* **Listed entries**
○ ○ ○

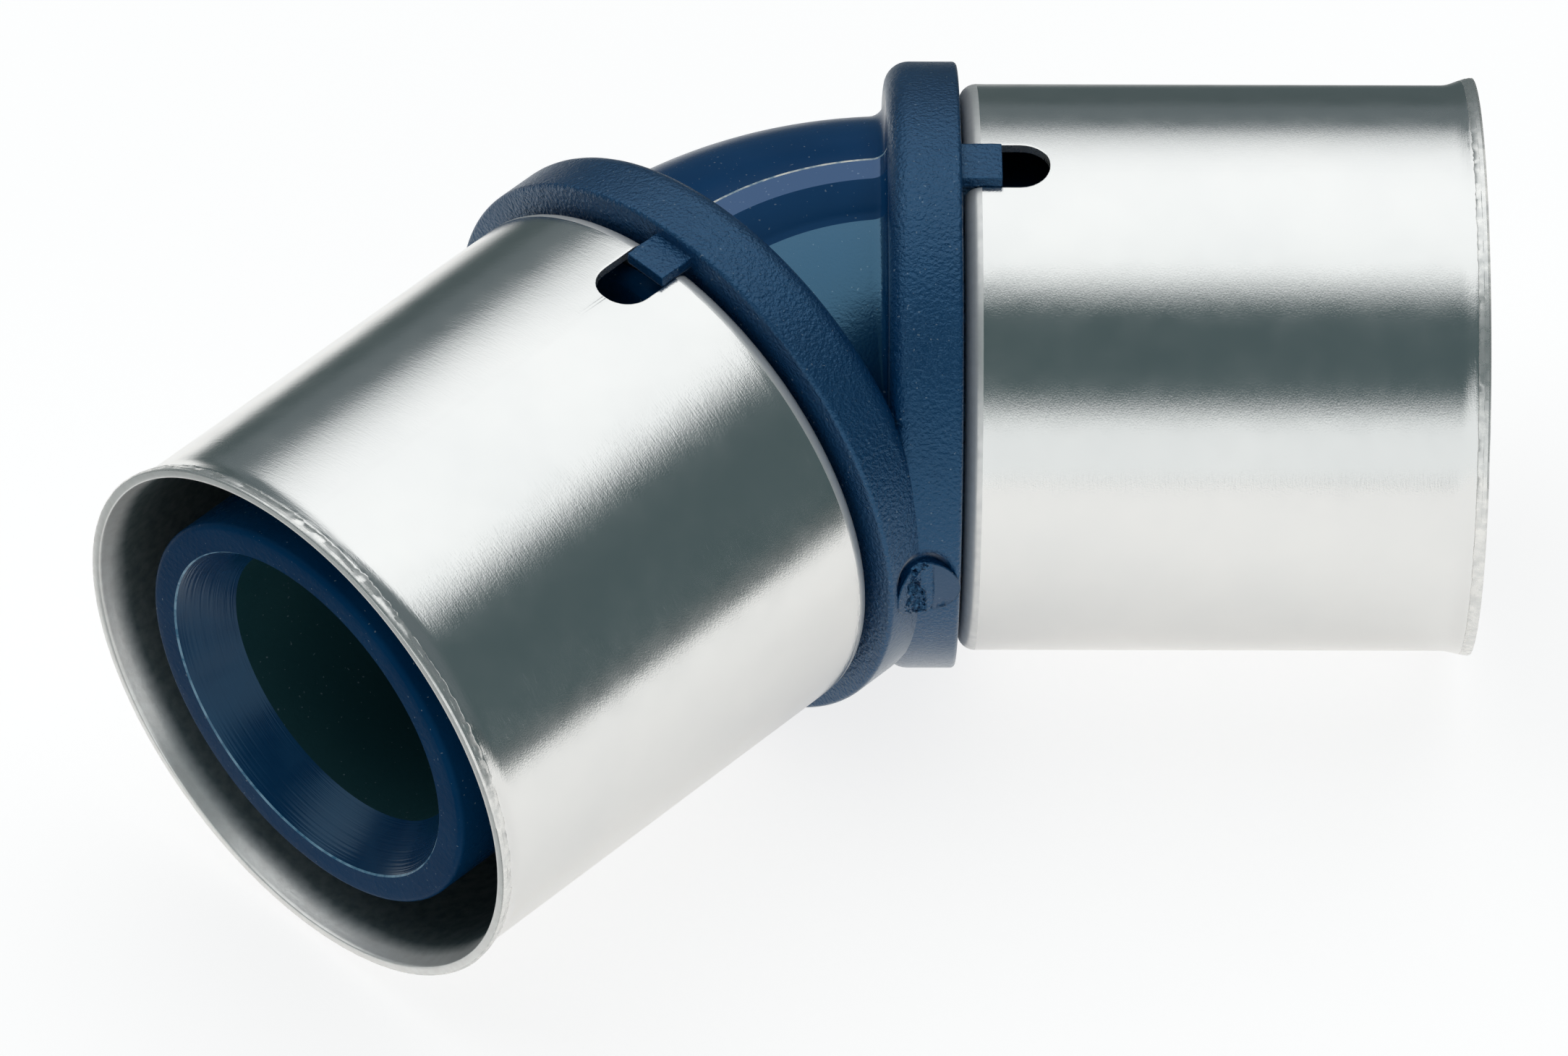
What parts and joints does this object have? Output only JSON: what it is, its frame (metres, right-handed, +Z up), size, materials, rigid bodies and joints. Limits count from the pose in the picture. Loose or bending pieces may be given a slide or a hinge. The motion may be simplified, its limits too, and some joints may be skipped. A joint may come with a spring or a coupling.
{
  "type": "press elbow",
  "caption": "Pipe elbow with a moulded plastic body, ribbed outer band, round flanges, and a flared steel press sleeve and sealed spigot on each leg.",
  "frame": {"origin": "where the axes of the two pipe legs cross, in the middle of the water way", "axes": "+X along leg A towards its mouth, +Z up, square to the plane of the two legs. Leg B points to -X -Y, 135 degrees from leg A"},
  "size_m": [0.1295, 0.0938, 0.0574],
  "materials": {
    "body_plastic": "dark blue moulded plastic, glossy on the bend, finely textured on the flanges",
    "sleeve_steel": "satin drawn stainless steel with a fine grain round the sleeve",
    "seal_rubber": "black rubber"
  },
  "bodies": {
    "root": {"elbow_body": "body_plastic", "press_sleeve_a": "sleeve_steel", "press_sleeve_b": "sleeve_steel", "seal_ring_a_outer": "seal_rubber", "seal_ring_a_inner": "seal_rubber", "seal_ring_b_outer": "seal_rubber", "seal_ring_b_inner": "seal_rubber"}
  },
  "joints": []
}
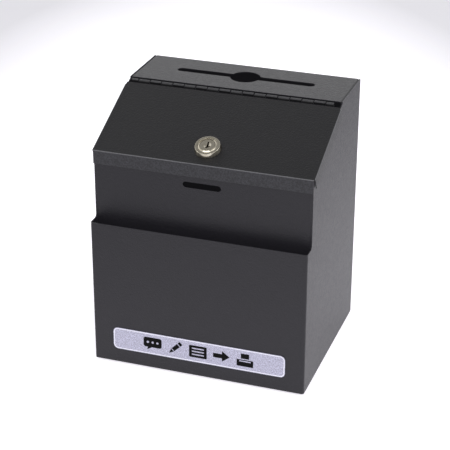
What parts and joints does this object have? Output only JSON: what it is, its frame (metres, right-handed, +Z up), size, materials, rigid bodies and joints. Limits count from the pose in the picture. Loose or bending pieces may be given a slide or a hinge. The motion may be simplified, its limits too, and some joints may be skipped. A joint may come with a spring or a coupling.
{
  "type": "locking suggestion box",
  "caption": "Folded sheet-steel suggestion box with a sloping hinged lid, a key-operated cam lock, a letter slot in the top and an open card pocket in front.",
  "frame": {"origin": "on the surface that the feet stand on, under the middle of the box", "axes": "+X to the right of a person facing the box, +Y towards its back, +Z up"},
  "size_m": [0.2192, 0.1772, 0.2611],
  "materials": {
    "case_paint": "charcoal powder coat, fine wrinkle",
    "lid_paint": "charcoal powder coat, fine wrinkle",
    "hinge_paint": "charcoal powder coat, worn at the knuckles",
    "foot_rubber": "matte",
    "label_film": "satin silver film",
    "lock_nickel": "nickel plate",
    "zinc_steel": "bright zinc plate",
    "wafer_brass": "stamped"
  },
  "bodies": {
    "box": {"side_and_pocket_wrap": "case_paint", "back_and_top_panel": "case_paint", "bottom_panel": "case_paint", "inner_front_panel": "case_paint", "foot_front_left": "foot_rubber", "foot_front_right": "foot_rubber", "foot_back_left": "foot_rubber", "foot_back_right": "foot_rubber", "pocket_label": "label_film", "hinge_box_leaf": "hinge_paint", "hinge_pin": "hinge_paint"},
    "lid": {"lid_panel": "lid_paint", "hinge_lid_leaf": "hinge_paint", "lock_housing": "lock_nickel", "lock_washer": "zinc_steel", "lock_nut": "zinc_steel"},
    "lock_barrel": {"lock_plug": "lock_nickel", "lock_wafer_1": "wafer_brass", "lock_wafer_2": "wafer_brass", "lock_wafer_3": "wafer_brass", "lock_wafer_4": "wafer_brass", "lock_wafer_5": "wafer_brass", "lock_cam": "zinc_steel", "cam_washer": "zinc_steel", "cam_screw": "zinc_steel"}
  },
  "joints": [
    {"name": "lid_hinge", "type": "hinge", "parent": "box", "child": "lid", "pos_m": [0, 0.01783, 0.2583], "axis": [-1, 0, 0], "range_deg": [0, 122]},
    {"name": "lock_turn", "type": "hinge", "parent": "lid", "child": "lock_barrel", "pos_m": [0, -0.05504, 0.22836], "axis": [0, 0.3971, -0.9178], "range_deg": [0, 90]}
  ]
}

○ ○ ○

* **Requirement**
From the data above, extract every line in its exact form.

* **Answer to the task**
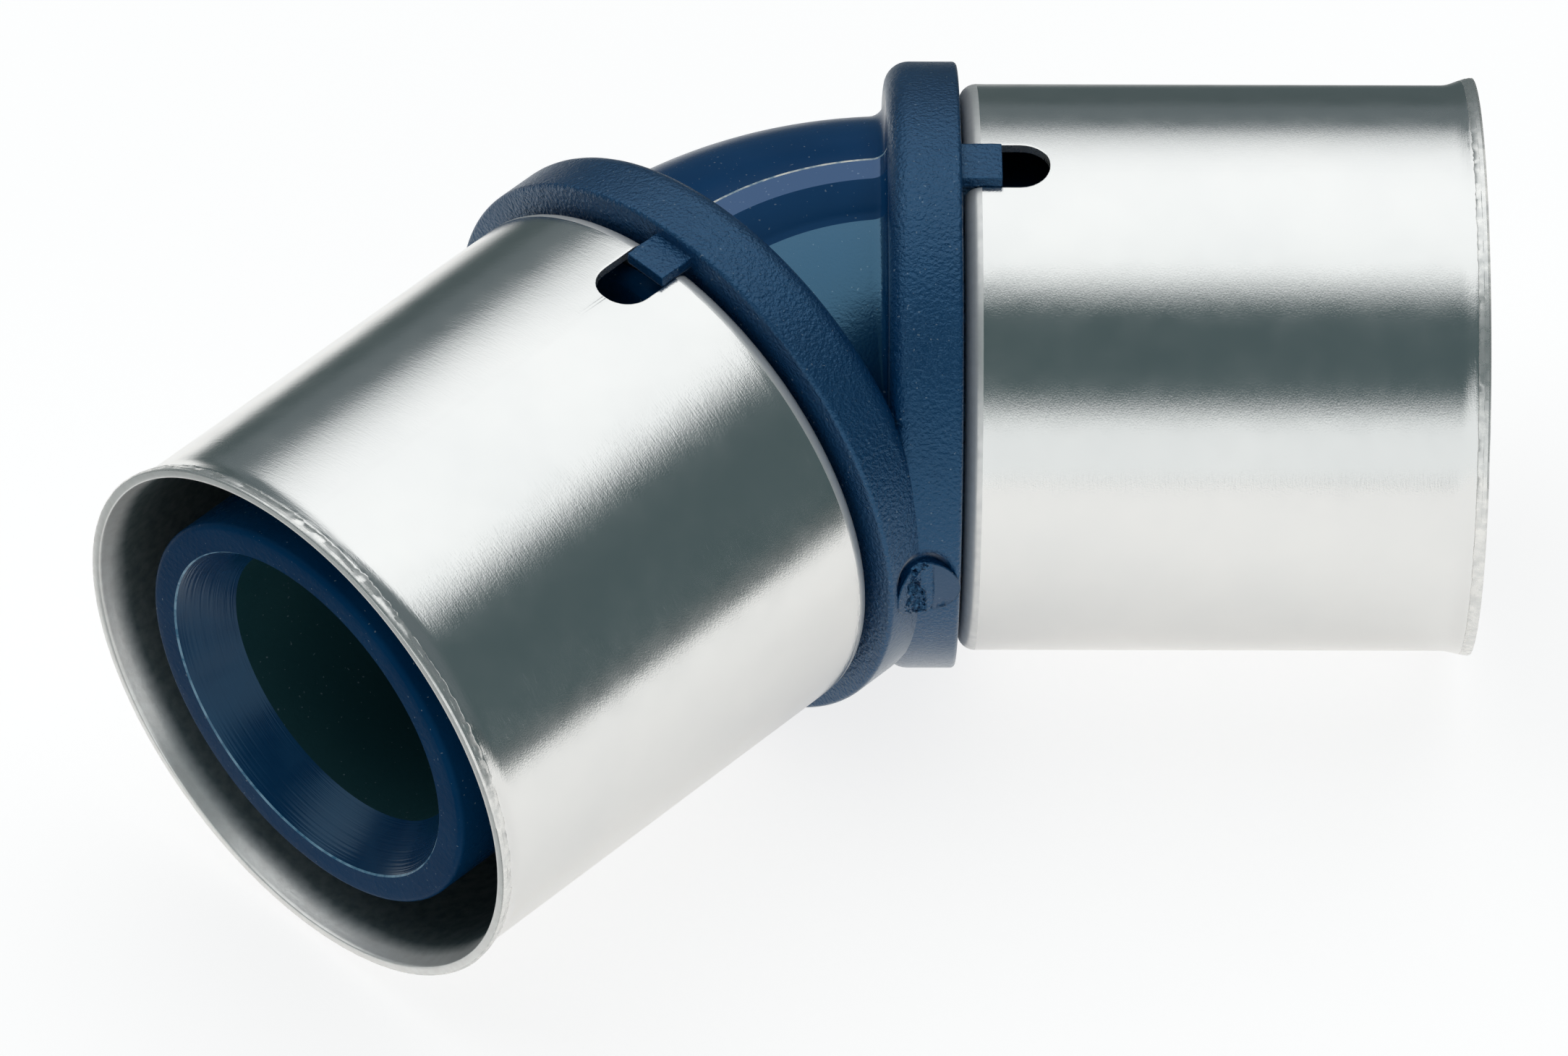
What parts and joints does this object have? Output only JSON: what it is, its frame (metres, right-handed, +Z up), size, materials, rigid bodies and joints. Limits count from the pose in the picture. Loose or bending pieces may be given a slide or a hinge. The motion may be simplified, its limits too, and some joints may be skipped. A joint may come with a spring or a coupling.
{
  "type": "press elbow",
  "caption": "Pipe elbow with a moulded plastic body, ribbed outer band, round flanges, and a flared steel press sleeve and sealed spigot on each leg.",
  "frame": {"origin": "where the axes of the two pipe legs cross, in the middle of the water way", "axes": "+X along leg A towards its mouth, +Z up, square to the plane of the two legs. Leg B points to -X -Y, 135 degrees from leg A"},
  "size_m": [0.1295, 0.0938, 0.0574],
  "materials": {
    "body_plastic": "dark blue moulded plastic, glossy on the bend, finely textured on the flanges",
    "sleeve_steel": "satin drawn stainless steel with a fine grain round the sleeve",
    "seal_rubber": "black rubber"
  },
  "bodies": {
    "root": {"elbow_body": "body_plastic", "press_sleeve_a": "sleeve_steel", "press_sleeve_b": "sleeve_steel", "seal_ring_a_outer": "seal_rubber", "seal_ring_a_inner": "seal_rubber", "seal_ring_b_outer": "seal_rubber", "seal_ring_b_inner": "seal_rubber"}
  },
  "joints": []
}
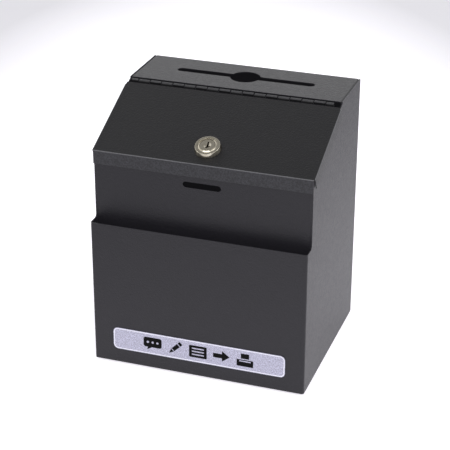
What parts and joints does this object have? Output only JSON: what it is, its frame (metres, right-handed, +Z up), size, materials, rigid bodies and joints. Limits count from the pose in the picture. Loose or bending pieces may be given a slide or a hinge. The motion may be simplified, its limits too, and some joints may be skipped. A joint may come with a spring or a coupling.
{
  "type": "locking suggestion box",
  "caption": "Folded sheet-steel suggestion box with a sloping hinged lid, a key-operated cam lock, a letter slot in the top and an open card pocket in front.",
  "frame": {"origin": "on the surface that the feet stand on, under the middle of the box", "axes": "+X to the right of a person facing the box, +Y towards its back, +Z up"},
  "size_m": [0.2192, 0.1772, 0.2611],
  "materials": {
    "case_paint": "charcoal powder coat, fine wrinkle",
    "lid_paint": "charcoal powder coat, fine wrinkle",
    "hinge_paint": "charcoal powder coat, worn at the knuckles",
    "foot_rubber": "matte",
    "label_film": "satin silver film",
    "lock_nickel": "nickel plate",
    "zinc_steel": "bright zinc plate",
    "wafer_brass": "stamped"
  },
  "bodies": {
    "box": {"side_and_pocket_wrap": "case_paint", "back_and_top_panel": "case_paint", "bottom_panel": "case_paint", "inner_front_panel": "case_paint", "foot_front_left": "foot_rubber", "foot_front_right": "foot_rubber", "foot_back_left": "foot_rubber", "foot_back_right": "foot_rubber", "pocket_label": "label_film", "hinge_box_leaf": "hinge_paint", "hinge_pin": "hinge_paint"},
    "lid": {"lid_panel": "lid_paint", "hinge_lid_leaf": "hinge_paint", "lock_housing": "lock_nickel", "lock_washer": "zinc_steel", "lock_nut": "zinc_steel"},
    "lock_barrel": {"lock_plug": "lock_nickel", "lock_wafer_1": "wafer_brass", "lock_wafer_2": "wafer_brass", "lock_wafer_3": "wafer_brass", "lock_wafer_4": "wafer_brass", "lock_wafer_5": "wafer_brass", "lock_cam": "zinc_steel", "cam_washer": "zinc_steel", "cam_screw": "zinc_steel"}
  },
  "joints": [
    {"name": "lid_hinge", "type": "hinge", "parent": "box", "child": "lid", "pos_m": [0, 0.01783, 0.2583], "axis": [-1, 0, 0], "range_deg": [0, 122]},
    {"name": "lock_turn", "type": "hinge", "parent": "lid", "child": "lock_barrel", "pos_m": [0, -0.05504, 0.22836], "axis": [0, 0.3971, -0.9178], "range_deg": [0, 90]}
  ]
}